Workers at the Trump International Hotel in Las Vegas voted to join a union. In fact most Vegas hotels and casinos are already unionized. But Trump's hotel fought hard to stop it from happening there.

ARI SHAPIRO, HOST:

In cases like this, an agency called the National Labor Relations Board handles disputes, and the members of that board get picked by the president. That means the co-owner of the hotel, Donald Trump, will soon have the opportunity to fill two vacant spots on the five-person board.

Ruben Garcia is a law professor at the University of Nevada, Las Vegas, and he says conflicts like this are likely at Trump's businesses all around the country.

RUBEN GARCIA: His properties have already been in the National Labor Relations Board several times before - in Atlantic City and in New York.

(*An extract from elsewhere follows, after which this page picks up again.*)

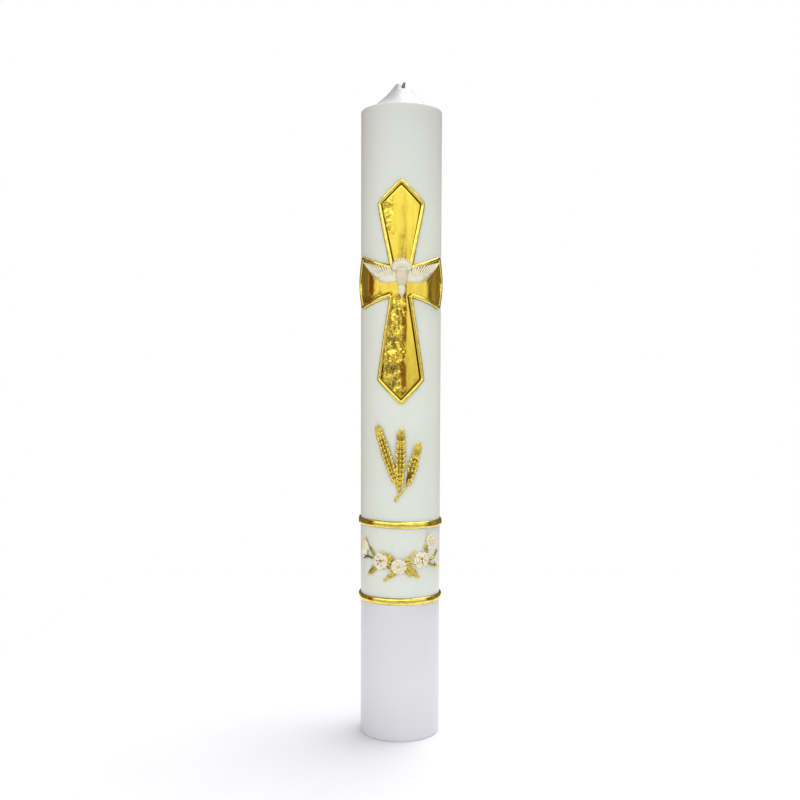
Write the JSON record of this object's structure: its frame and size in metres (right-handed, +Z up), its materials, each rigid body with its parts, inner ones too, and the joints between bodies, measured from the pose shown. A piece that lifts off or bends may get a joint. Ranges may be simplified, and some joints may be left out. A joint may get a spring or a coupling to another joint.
{
  "type": "pillar candle",
  "caption": "Tall white pillar candle with two gold bands and wax ornaments: a gold cross with a dove, ears of wheat and a flower garland.",
  "frame": {"origin": "middle of the foot, on the surface the candle stands on", "axes": "+Z up along the candle, -Y towards the front with the ornaments, +X to the right seen from the front"},
  "size_m": [0.0526, 0.0541, 0.4074],
  "materials": {
    "core_wax": "matt pressed wax",
    "coat_wax": "smooth satin dipped wax",
    "cotton": "waxed braided cotton",
    "gold_foil": "mirror-like gold foil on wax, creased",
    "gold_strip": "polished gold-faced wax strip",
    "gold_cast": "gold-painted cast wax",
    "pearl_wax": "pearl-cream cast wax",
    "petal_wax": "glossy cream cast wax with peach tints"
  },
  "bodies": {
    "root": {"blossom_centre": "petal_wax", "blossom_far_right": "petal_wax", "cross_border_bottom": "gold_strip", "cross_border_left": "gold_strip", "cross_border_right": "gold_strip", "cross_border_top": "gold_strip", "cross_field": "gold_foil", "dove": "pearl_wax", "flower_bud_far_left": "petal_wax", "leaf_centre_left": "gold_cast", "leaf_centre_right": "gold_cast", "leaf_far_left": "gold_cast", "leaf_low_left": "gold_cast", "leaf_small_right": "gold_cast", "leaf_tall": "gold_cast", "leaf_upper_left": "gold_cast", "lower_band": "gold_strip", "overdip_coat": "coat_wax", "rose_left": "petal_wax", "rose_right": "petal_wax", "sprig_beaded_left": "gold_cast", "sprig_curled_right": "gold_cast", "stem_curved_right": "gold_cast", "twig_far_right": "gold_cast", "twig_fork_left": "gold_cast", "upper_band": "gold_strip", "wax_core": "core_wax", "wheat_ear_left": "gold_cast", "wheat_ear_middle": "gold_cast", "wheat_ear_right": "gold_cast", "wick": "cotton"}
  },
  "joints": []
}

So there's question that his hotels will come before the National Labor Relations Board in some way or another.

SHAPIRO: How unusual is a situation like this?

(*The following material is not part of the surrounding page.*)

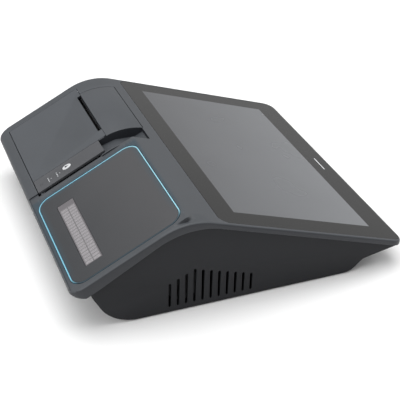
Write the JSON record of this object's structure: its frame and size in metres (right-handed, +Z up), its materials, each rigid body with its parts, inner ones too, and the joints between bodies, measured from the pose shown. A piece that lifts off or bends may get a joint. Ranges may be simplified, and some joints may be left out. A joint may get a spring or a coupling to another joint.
{
  "type": "payment and point-of-sale terminal",
  "caption": "Wedge-shaped desktop terminal: touch screen in front, receipt printer, contactless panel with light ring and customer display on the rear slope.",
  "frame": {"origin": "centre of the footprint, on the surface that the feet stand on", "axes": "+X is the operator's right, -Y the operator's side where the screen slopes down, +Y the customer's side, +Z up"},
  "size_m": [0.303, 0.3136, 0.0957],
  "materials": {
    "shell": "fine moulded texture, satin",
    "housing": "fine moulded texture, dark",
    "screen_glass": "black printed cover glass, glossy",
    "lcd": "unlit display panel",
    "panel": "smoked panel, semi-gloss",
    "light": "translucent light guide",
    "lens": "translucent grey",
    "button": "white key cap",
    "rubber": "moulded rubber",
    "steel": "bright steel",
    "aluminium": "extruded",
    "board": "circuit board with solder mask",
    "inner_plastic": "black moulding",
    "gear_plastic": "natural acetal",
    "paper": "thermal paper",
    "card": "wound card tube"
  },
  "bodies": {
    "root": {"top_shell": "shell", "lower_housing": "housing", "bottom_cover": "housing", "foot_front_left": "rubber", "foot_front_right": "rubber", "foot_rear_left": "rubber", "foot_rear_right": "rubber", "cover_screw_1": "steel", "cover_screw_2": "steel", "cover_screw_3": "steel", "cover_screw_4": "steel", "touch_glass": "screen_glass", "lcd_panel": "lcd", "status_light_bar": "lens", "lcd_bracket": "steel", "contactless_panel": "panel", "light_ring": "light", "display_window": "lens", "character_display": "inner_plastic", "ring_light_board": "board", "antenna_board": "board", "main_board": "board", "heat_sink": "aluminium", "speaker": "inner_plastic", "power_inlet": "inner_plastic", "usb_socket": "inner_plastic", "network_socket": "inner_plastic", "drawer_socket": "inner_plastic", "power_switch": "inner_plastic", "cutter_cover": "shell", "tear_bar": "steel", "printer_frame": "steel", "thermal_head": "aluminium", "head_spring": "steel", "idler_axle": "steel", "feed_motor": "steel", "paper_bucket": "inner_plastic"},
    "lid": {"printer_lid": "shell", "control_strip": "shell", "paper_light": "lens", "error_light": "lens", "hinge_pin_left": "steel", "hinge_pin_right": "steel", "platen_bracket": "steel"},
    "feed_key": {"feed_button": "button"},
    "platen": {"platen_roller": "rubber", "platen_shaft": "steel", "platen_gear": "gear_plastic"},
    "idler": {"idler_gear": "gear_plastic"},
    "pinion": {"motor_pinion": "gear_plastic"},
    "roll": {"paper_roll": "paper", "roll_core": "card"},
    "power_key": {"power_button": "inner_plastic"}
  },
  "joints": [
    {"name": "lid_hinge", "type": "hinge", "parent": "root", "child": "lid", "pos_m": [0.07495, 0.14192, 0.04823], "axis": [-1, 0, 0], "range_deg": [0, 80]},
    {"name": "feed_key_press", "type": "slide", "parent": "lid", "child": "feed_key", "axis": [0, -0.4571, -0.8894], "range_m": [0, 0.0008], "stiffness_N_per_m": 400, "springref_m": -0.001},
    {"name": "platen_spin", "type": "hinge", "parent": "lid", "child": "platen", "pos_m": [0.0833, 0.07638, 0.07494], "axis": [1, 0, 0], "continuous": true},
    {"name": "idler_spin", "type": "hinge", "parent": "root", "child": "idler", "pos_m": [0.0389, 0.07025, 0.05989], "axis": [1, 0, 0], "continuous": true},
    {"name": "pinion_spin", "type": "hinge", "parent": "root", "child": "pinion", "pos_m": [0.0389, 0.05568, 0.05836], "axis": [1, 0, 0], "continuous": true},
    {"name": "roll_spin", "type": "hinge", "parent": "root", "child": "roll", "pos_m": [0.0838, 0.10484, 0.0314], "axis": [1, 0, 0], "continuous": true},
    {"name": "power_key_press", "type": "slide", "parent": "root", "child": "power_key", "axis": [-1, 0, 0], "range_m": [0, 0.001], "stiffness_N_per_m": 400, "springref_m": -0.001}
  ],
  "couplings": [
    {"joint": "idler_spin", "follows": "platen_spin", "ratio": -0.66667},
    {"joint": "pinion_spin", "follows": "platen_spin", "ratio": 1.3333}
  ]
}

GARCIA: Well, it's unprecedented really because we've never had a president who had this web of business dealings before. And so it always, we know, with presidents - they tend to pick people who agree with them ideologically.

So we expect that President Trump would pick nominees that fit his political ideology. But we also know that - or never have had the government agents who work in those places with the possibility that they may be prosecuting the president that selected them.

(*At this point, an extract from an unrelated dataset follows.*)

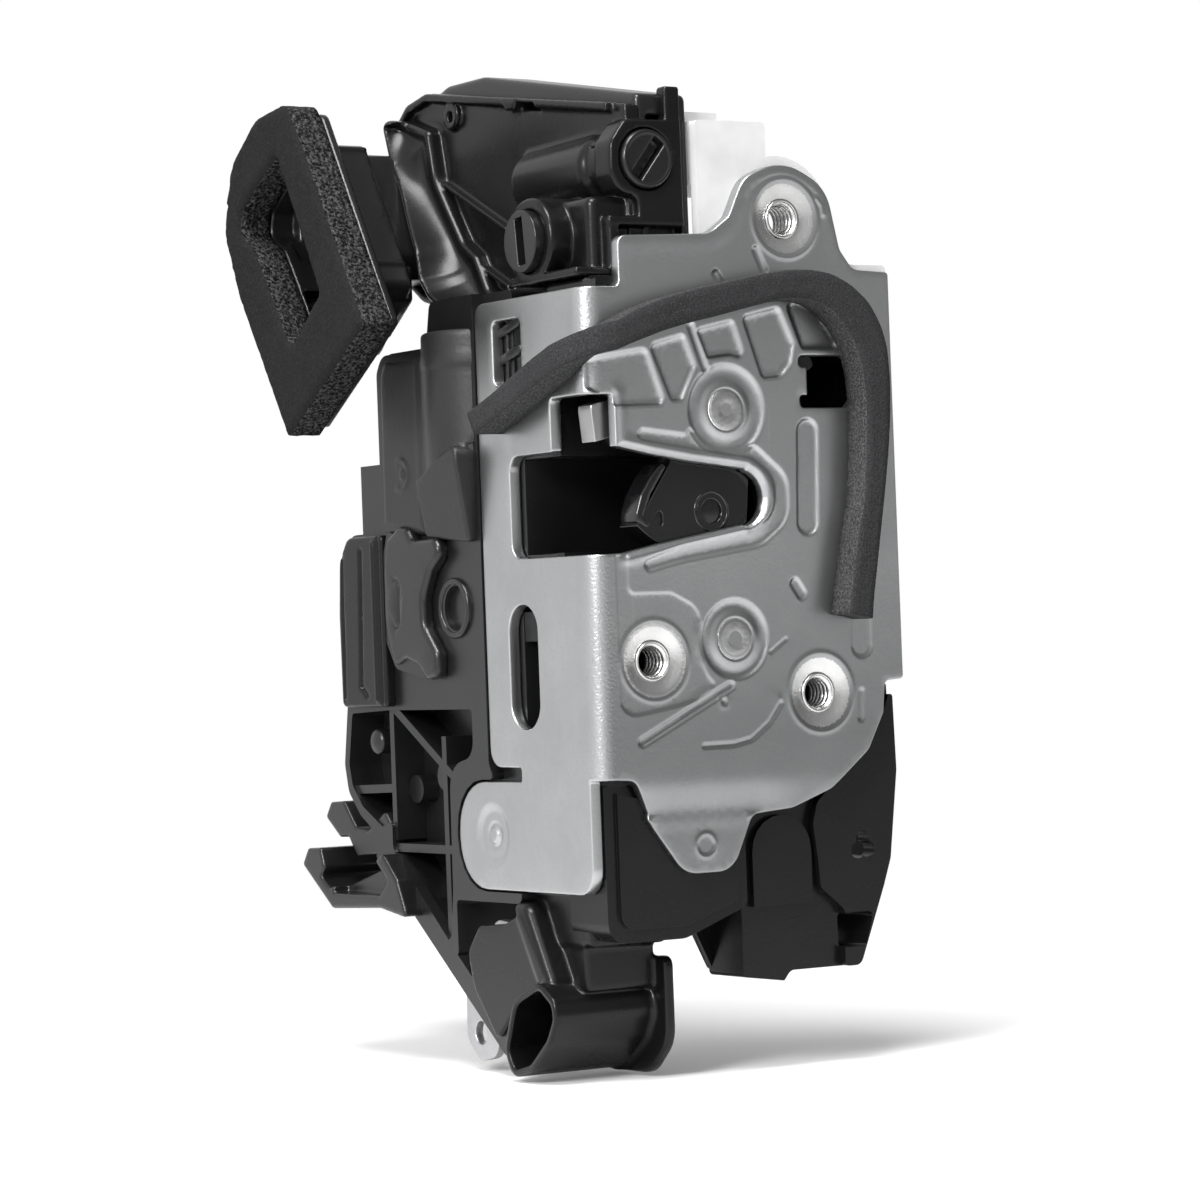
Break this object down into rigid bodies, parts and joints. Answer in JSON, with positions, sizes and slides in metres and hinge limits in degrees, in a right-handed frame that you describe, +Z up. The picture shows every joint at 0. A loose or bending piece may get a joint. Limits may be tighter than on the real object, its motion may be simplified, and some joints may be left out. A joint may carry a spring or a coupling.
{
  "type": "car door lock",
  "caption": "Rotary door latch: bent steel plate with fork bolt and pawl, L-shaped lock actuator housing, key funnel with foam ring, cable duct and release levers.",
  "frame": {"origin": "axis of the latched striker on the latch plate's outer face", "axes": "+Z up; -Y is the latch plate's outward normal; -X is the side the striker comes from and the side flange faces"},
  "size_m": [0.0953, 0.1219, 0.208],
  "materials": {
    "black_foam": "soft foam",
    "black_plastic": "fine-textured black moulding",
    "brass": "tinned strip",
    "bright_steel": "turned or stamped steel",
    "galvanised_steel": "zinc-plated pressed steel, satin",
    "gear_plastic": "natural moulding",
    "gloss_plastic": "smooth black moulding",
    "grey_foam": "soft foam",
    "lever_steel": "stamped steel, dull",
    "rubber": "moulded rubber",
    "white_plastic": "off-white moulding"
  },
  "bodies": {
    "latch": {"latch_plate": "galvanised_steel", "latch_case": "black_plastic", "striker_pocket": "black_plastic", "back_plate": "galvanised_steel", "fork_bolt_pin": "galvanised_steel", "fork_bolt_spring": "bright_steel", "fork_stop_buffer": "rubber", "pawl_pin": "galvanised_steel", "pawl_spring": "bright_steel", "release_lever_pin": "bright_steel", "latch_case_cap": "white_plastic", "seal_strip": "grey_foam", "actuator_housing": "black_plastic", "actuator_cover": "black_plastic", "side_cover": "black_plastic", "upper_case": "black_plastic", "upper_cover": "black_plastic", "key_funnel": "black_plastic", "key_gasket": "black_foam", "lock_motor": "bright_steel", "lead_frame": "brass", "connector_pins": "brass", "latch_switch": "black_plastic", "cable_duct": "black_plastic", "cable_clip": "black_plastic", "inside_lever_pin": "bright_steel", "outside_lever_pin": "bright_steel", "lower_guard": "black_plastic", "cover_screws": "bright_steel"},
    "fork": {"fork_bolt": "bright_steel", "fork_bolt_overmould": "gloss_plastic"},
    "pawl": {"pawl": "bright_steel"},
    "release_lever": {"release_lever": "lever_steel"},
    "emergency_lock": {"emergency_lock_rotor": "black_plastic"},
    "setting_knob": {"setting_knob": "black_plastic"},
    "key_follower": {"key_follower": "black_plastic"},
    "worm": {"motor_worm": "gear_plastic"},
    "wheel": {"worm_wheel": "gear_plastic"},
    "slide": {"lock_slide": "gear_plastic"},
    "inside_lever": {"inside_release_lever": "lever_steel"},
    "outside_lever": {"outside_handle_lever": "lever_steel"}
  },
  "joints": [
    {"name": "fork_close", "type": "hinge", "parent": "latch", "child": "fork", "pos_m": [-0.0039, 0.0064, 0.0178], "axis": [0, -1, 0], "range_deg": [0, 78], "stiffness_Nm_per_rad": 0.25, "springref_deg": -20.05},
    {"name": "release_pull", "type": "hinge", "parent": "latch", "child": "release_lever", "pos_m": [0.005, 0.0198, -0.05], "axis": [0, 1, 0], "range_deg": [0, 6], "stiffness_Nm_per_rad": 0.3, "springref_deg": -17.19},
    {"name": "pawl_lift", "type": "hinge", "parent": "latch", "child": "pawl", "pos_m": [-0.0038, 0.0064, -0.028], "axis": [0, 1, 0], "range_deg": [0, 12.5]},
    {"name": "emergency_lock_turn", "type": "hinge", "parent": "latch", "child": "emergency_lock", "pos_m": [-0.0188, 0.008, 0.0678], "axis": [0, 1, 0], "range_deg": [0, 90]},
    {"name": "setting_knob_turn", "type": "hinge", "parent": "latch", "child": "setting_knob", "pos_m": [-0.03, 0.021, 0.0529], "axis": [1, 0, 0], "range_deg": [0, 90]},
    {"name": "key_turn", "type": "hinge", "parent": "latch", "child": "key_follower", "pos_m": [-0.03, 0.0955, 0.064], "axis": [1, 0, 0], "range_deg": [-75, 75], "stiffness_Nm_per_rad": 0.02},
    {"name": "wheel_turn", "type": "hinge", "parent": "latch", "child": "wheel", "pos_m": [-0.029, 0.0705, -0.02], "axis": [-1, 0, 0], "range_deg": [0, 100]},
    {"name": "worm_spin", "type": "hinge", "parent": "latch", "child": "worm", "pos_m": [-0.029, 0.053, -0.02], "axis": [0, 0, -1], "range_deg": [0, 2810]},
    {"name": "lock_travel", "type": "slide", "parent": "latch", "child": "slide", "axis": [0, 0, -1], "range_m": [0, 0.0104]},
    {"name": "inside_lever_pull", "type": "hinge", "parent": "latch", "child": "inside_lever", "pos_m": [-0.033, 0.042, -0.0885], "axis": [-1, 0, 0], "range_deg": [0, 20], "stiffness_Nm_per_rad": 0.1, "springref_deg": -11.46},
    {"name": "outside_lever_pull", "type": "hinge", "parent": "latch", "child": "outside_lever", "pos_m": [0.0065, 0.0217, -0.071], "axis": [0, 1, 0], "range_deg": [0, 12], "stiffness_Nm_per_rad": 0.1, "springref_deg": -11.46}
  ],
  "couplings": [
    {"joint": "pawl_lift", "follows": "release_pull", "ratio": 2},
    {"joint": "worm_spin", "follows": "lock_travel", "rad_per_m": 4666.7},
    {"joint": "wheel_turn", "follows": "lock_travel", "rad_per_m": 166.67}
  ]
}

SHAPIRO: What if, as some have speculated, Donald Trump hands control of his company to his children who have also been advising him on the presidential transition? Could the National Labor Relations Board then have to rule on a dispute between hotel workers and, say, Ivanka Trump or Donald Trump, Jr.?

GARCIA: Yeah, I mean I think the example that you're setting forth really shows how difficult I think it really would be for these agencies to separate the fact that these are Trump properties from the fact that there's a blind trust or whatever they choose to set up.

So I think the real goal should be to pick prosecutors and government officials that will be ethical enough to apply the law evenly and equally regardless of whether or not the property has the Trump name on it.

SHAPIRO: Apply the law evenly and equally even if that means defying the interests of the president who appointed you to the NLRB, the commercial interests.

GARCIA: Yes, and again, I think that the point is that these government agents - the people who are appointed have to be monitored for these kinds of conflicts closely.

SHAPIRO: I could imagine somebody saying Republicans tend to appoint people who oppose unions. Donald Trump is a Republican. The fact that he's going to appoint people who oppose unions has nothing to do with whether he personally will profit from this or not.

GARCIA: Yes, and I think that the Republican Party is - tends to be united in its opposition to unions, but that doesn't change the fact that the law allows for workers to organize and bargain collectively. And until that law is changed, it's the responsibility, again, of both the president and also the agents and the government officials that he appoints to make sure that the plain letter of the law which allows workers to unionize and bargain collectively is enforced.

SHAPIRO: That's Ruben Garcia, a law professor at the University of Nevada, Las Vegas. Thanks for joining us.